Emerging market rout pauses ahead of Turkey, Fed meetings

Published: 29 Jan 2014 - 09:31 am | Last Updated: 28 Jan 2022 - 08:06 pm

LONDON: Emerging markets steadied after three days of intense selling yesterday, as investors waited to see if Turkey, one of the epicentres of the rout, would hike interest rates to defend its battered lira.
Investors have been shaken this week as jitters about the withdrawal of US monetary stimulus and slowing Chinese growth have amplified country-specific political turmoil from Turkey to Thailand.
Relative calm in Asia overnight meant European shares  and periphery euro zone government bonds were able to claw back some recent lost ground, although with the approach of this week’s Federal Reserve meeting confidence remained fragile.
Wall Street was expected to snap a three-day run of falls when trading resumes, but focus remained firmly on whether the central bank of Turkey would bow to market pressure and hike interest rates at an emergency policy meeting later.
India surprised markets earlier by doing just that, and despite its reluctance to unsettle Turkish voters ahead of elections this year, a new Reuters poll showed analysts now expect the central bank to lift rates by 225 basis points.  
The Turkish lira remained volatile ahead of the decision which will be announced at midnight in Istanbul (2200 GMT).
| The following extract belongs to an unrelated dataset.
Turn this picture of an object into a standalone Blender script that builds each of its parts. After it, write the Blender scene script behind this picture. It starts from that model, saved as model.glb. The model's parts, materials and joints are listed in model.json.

It was trading at 2.2670 lira to the dollar, though it kept some distance from the record low of 2.3900 hit on Monday. 
Istanbul’s main stock market, which has lost almost 20 percent over the last four months, also rose, climbing 1 percent at one point to help MSCI’s main emerging market index  see its first gains in three sessions.
“We think there is room for the central bank to use more conventional monetary policy and that is clearly what the market expects,” said Fergus McCormick, head of sovereign ratings for rating agency DBRS. 
Over 1 trillion dollars has been wiped off world stocks  during a week of turbulence.
Slowing sales at gadget giant Apple had soured US markets on Monday, but Asia’s rebound and a rise in first quarter profits at German engineering behemoth Siemens  helped European shares off near-one-month lows. 
Futures prices pointed to Wall Street bouncing 0.2-0.4 percent when trading resumes in New York, with data and company earnings set to enliven the wait until the Fed’s decision. 
Investors also drew comfort from the news that a Chinese trust firm had reached an agreement to resolve a troubled high-yield investment product. The deal came just days away from what could have been a precedent-setting default in China’s alternative, non-bank lending system. 
“The deal to avert default is a source of relief for many, but it’s a clear warning on the scale of the risks that still remain with other trust products due to mature this year,” said Jackson Wong, Tanrich Securities’ vice-president for equity sales in Hong Kong.
Major currencies marked time ahead of the conclusion of  Fed’s two-day policy meeting today, with both the euro and the yen down slightly at $1.3650 and 103.12 yen to the dollar respectively.